To be specific, the source of mania is fractional reserve banking. In fractional reserve, demand deposits are lent out. The same money is supposedly available to the deposit any time he wants, even when it has been lent to somebody else. Banks are technically bankrupt at all times. There are real effects to this practice, even with all the moderating superstructure built by the modern state to try to prevent bank bankrupcies. In particular, when money happens to be flowing into banks (for whatever reason), it induces them to create and lend out large amounts of new money in an actuarially unsound structure. This falsifies the signalling that interest rates provides to entrepreneurs, and causes a boom. When money flows out of banks, the reverse must happen: they must reduce the money supply by a multiplied amount. But because the money is tied up in promises (which is what credit is, ultimately), it cannot be got easily. Thus the fundamental bankruptcy of the bank is exposed. Without state intervention, rational depositors, seeing that their bank is bankrupt, rush to extract their deposits. Panic ensues.
The state has, over time, evolved a number of ways to prevent the bankruptcy of banks. (Why, one might wonder. Is it for the good of the depositors, or the bankers?) With deposit insurance and the lender of last resort, there is no bank run. But there still must be the adjustment of the economic structure to reality. The structure was overbuilt due to false interest rate signals. Thus it must be partly liquidated.
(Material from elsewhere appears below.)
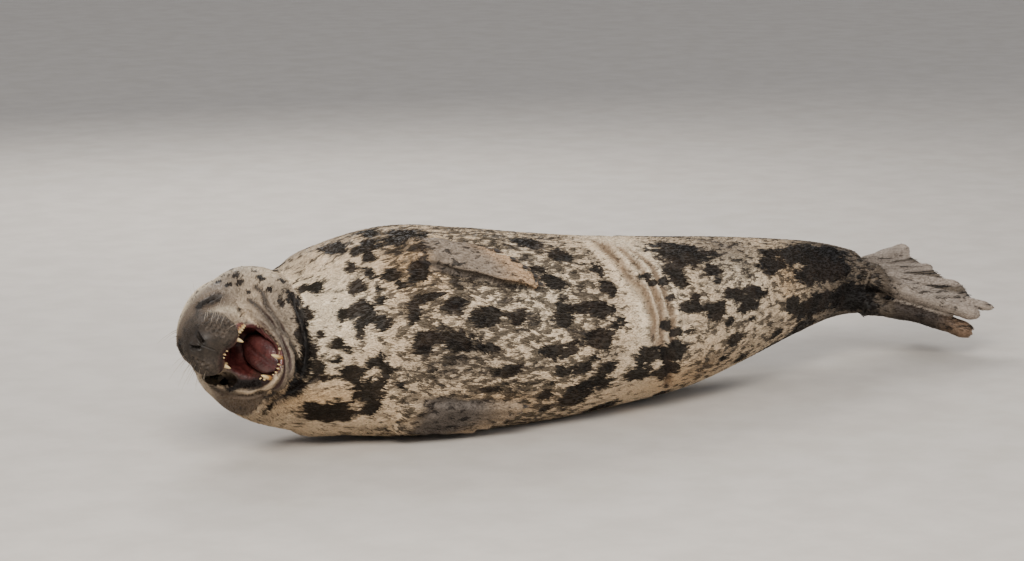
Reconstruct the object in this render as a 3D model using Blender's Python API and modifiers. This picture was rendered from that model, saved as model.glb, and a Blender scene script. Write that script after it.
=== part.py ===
"""Grey seal lying on its right side with its mouth wide open: a still, life-size model.

Metres, +Z up.  The head points to -X and the belly to -Y, so the animal's left side is
uppermost.  The body is a row of cross-sections along a bent centre line.  The head and the
lower jaw are shorter rows of sections in frames of their own, joined to the body by one skin.
The finished flesh is parted by thin cuts where the parts of the animal are named.
"""
import bmesh
import bpy
import numpy as np
from mathutils import Vector

# ---------------------------------------------------------------- driving sizes, in metres
GAP = 0.0004              # clearance between parts that touch
BODY_CELL = 0.006         # grain of the joined flesh before it is thinned
FLIPPER_CELL = 0.0045     # grain of a flipper before it is thinned
ROUND = 2.2               # exponent of the cross-sections; 2 is an ellipse
FLOOR_SOFT = 0.012        # how softly flesh spreads where it meets the floor
FLOOR_SINK = 0.004        # how deep the spread flesh is trimmed to give the flats

# Body stations from the back of the head to the ankles.  Each row holds the centre x, y, z,
# the reach to the side, the belly and the back, and the share of the head's roll.
BODY = np.array([
    [-0.552, 0.036, 0.248, 0.090, 0.084, 0.074, 1.00],
    [-0.508, 0.041, 0.247, 0.120, 0.118, 0.094, 0.95],
    [-0.456, 0.050, 0.189, 0.130, 0.133, 0.098, 0.85],
    [-0.390, 0.044, 0.188, 0.170, 0.153, 0.112, 0.65],
    [-0.306, 0.038, 0.196, 0.187, 0.190, 0.140, 0.35],
    [-0.190, 0.018, 0.200, 0.206, 0.208, 0.155, 0.10],
    [-0.049, -0.004, 0.190, 0.203, 0.215, 0.165, 0.00],
    [0.113, -0.020, 0.178, 0.191, 0.212, 0.168, 0.00],
    [0.285, -0.030, 0.172, 0.174, 0.200, 0.162, 0.00],
    [0.454, -0.034, 0.170, 0.159, 0.180, 0.150, 0.00],
    [0.622, -0.030, 0.177, 0.135, 0.145, 0.130, 0.00],
    [0.786, -0.020, 0.182, 0.108, 0.108, 0.106, 0.00],
    [0.927, -0.008, 0.180, 0.086, 0.075, 0.082, 0.00],
    [1.043, 0.004, 0.167, 0.068, 0.048, 0.055, 0.00],
])

# The head's own frame: where it sits, which way the muzzle points and which way is its top.
HEAD_AT = np.array([-0.576, 0.018, 0.247])
HEAD_FORWARD = np.array([-0.712, -0.702, 0.010])
HEAD_TOP = np.array([-0.622, 0.645, 0.445])
HEAD_SCALE = 0.99

# Skull stations: distance forward, half width, top and bottom.
SKULL = np.array([
    [-0.105, 0.084, 0.082, -0.080],
    [-0.060, 0.090, 0.084, -0.085],
    [-0.020, 0.089, 0.079, -0.075],
    [0.020, 0.076, 0.069, -0.058],
    [0.055, 0.058, 0.059, -0.052],
    [0.090, 0.052, 0.046, -0.052],
    [0.115, 0.046, 0.035, -0.047],
    [0.135, 0.035, 0.023, -0.034],
    [0.146, 0.018, 0.005, -0.016],
])

# Lower jaw stations in the jaw's frame, which turns about the hinge by the gape.
GAPE = np.radians(45.0)
HINGE = np.array([-0.030, 0.0, -0.045])
JAW = np.array([
    [-0.040, 0.080, 0.010, -0.064],
    [0.020, 0.074, 0.004, -0.056],
    [0.060, 0.063, 0.000, -0.046],
    [0.100, 0.053, -0.002, -0.038],
    [0.132, 0.040, -0.004, -0.034],
    [0.154, 0.020, -0.010, -0.026],
])

# Cheek stations in the frame half way between the jaws: the web of skin at the mouth's corners.
CHEEK = np.array([
    [-0.135, 0.086, 0.048, -0.105],
    [-0.080, 0.083, 0.059, -0.086],
    [-0.020, 0.075, 0.062, -0.064],
    [0.030, 0.063, 0.054, -0.054],
    [0.062, 0.053, 0.040, -0.040],
])

# The mouth's hollow in three parts: palate (head frame), floor (jaw frame), throat (half way).
PALATE = np.array([
    [-0.010, 0.018, -0.042, -0.080],
    [0.030, 0.030, -0.037, -0.080],
    [0.070, 0.030, -0.035, -0.080],
    [0.095, 0.024, -0.038, -0.080],
    [0.112, 0.012, -0.046, -0.080],
])
FLOOR = np.array([
    [-0.005, 0.020, 0.035, -0.006],
    [0.030, 0.036, 0.035, -0.020],
    [0.070, 0.038, 0.035, -0.023],
    [0.105, 0.032, 0.035, -0.021],
    [0.130, 0.018, 0.035, -0.012],
])
THROAT = np.array([
    [0.000, 0.010, 0.005, -0.005],
    [0.020, 0.028, 0.016, -0.016],
    [0.050, 0.042, 0.028, -0.028],
    [0.080, 0.055, 0.036, -0.036],
    [0.110, 0.062, 0.050, -0.050],
])
TONGUE = np.array([
    [0.008, 0.016, -0.002, -0.026],
    [0.035, 0.029, 0.006, -0.030],
    [0.070, 0.031, 0.004, -0.032],
    [0.098, 0.024, -0.004, -0.030],
    [0.116, 0.010, -0.012, -0.022],
])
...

This process is recession.
Yes, a "lender of last resort" does help, in the sense that it can cut off a panic. But what is does not do is cut off the business cycle, nor the fundamental fraudulent nature of the system. Furthermore, the lender of last resort is itself, ultimately, just a big bank. Thus it, too, can be bankrupted if the crisis is large enough. What we have done, therefore, in tying all the US banks into one system is to guarantee that when failure happens it is absolutely catastrophic.
It is like playing double-or-nothing when one loses at blackjack. As long as the streak of losses is not too long, you stay ahead. But when you get unlucky enough - and it will happen - then you lose all. Meanwhile, though, you can be lulled into thinking that with your fancy betting strategy you have achieved something for nothing.
Perhaps an even better analogy would be in the way that the state has historically fought forest fires, without really understanding them. The more you fight fires, the more unburned stuff piles up in the forests; eventually a fire breaks out that you cannot contain. Modern foresting practice is to let fires burn and even set them; they happen yearly but no given fire is catastrophic.
What I did gain from the book was more of a sense of history, including some interesting panics. Most particularly, Kindleberger talks about a (fraud-based) mania/panic that happened in gold coins. In his mind that proves that mania and panic are not features of fiat money. In my mind, it is proof that monetary fraud underlies mania and panic.
I also deeply enjoyed the discussion of the connection of fraud with bubbles. Kindleberger can't really explain it; and I doubt he has a mind to. But I can, and do. The explanation is Austrian. Money is created in a fractional reserve system largely by banks, who must lend it out to stay competitive. This is what falsifies the interest rate. Bankers, naturally, want to invest in the soundest, safest investments they can. But the more money they have to invest, the further out they have to go on investment quality. But there is a smooth spectrum of quality connecting an outright fraud to a sound investment. For every sound investment, it is possible to find a slightly less sound one. If one man has a two year track record, another has only one. If one man is completely sure his idea will work, another is just pretty sure. If one man has $10000 in collateral, another has $9000. And so it goes, for every dimension you can imagine. Similarly for fraud: for every fraudulent scheme there is a slightly less fraudulent one. The spectrum meets in the middle. Thus, money creation via bank lending necessarily drives the society further out into the risk spectrum than it "should" be - that it would be without the fraud of fractional reserve. Some of those risks always turn out to be fraud; and thus, frauds inevitably accompany inflationary central bank policy in larger amounts than they would in an honest monetary system. Thus, it is almost always frauds being discovered that sets off a panic.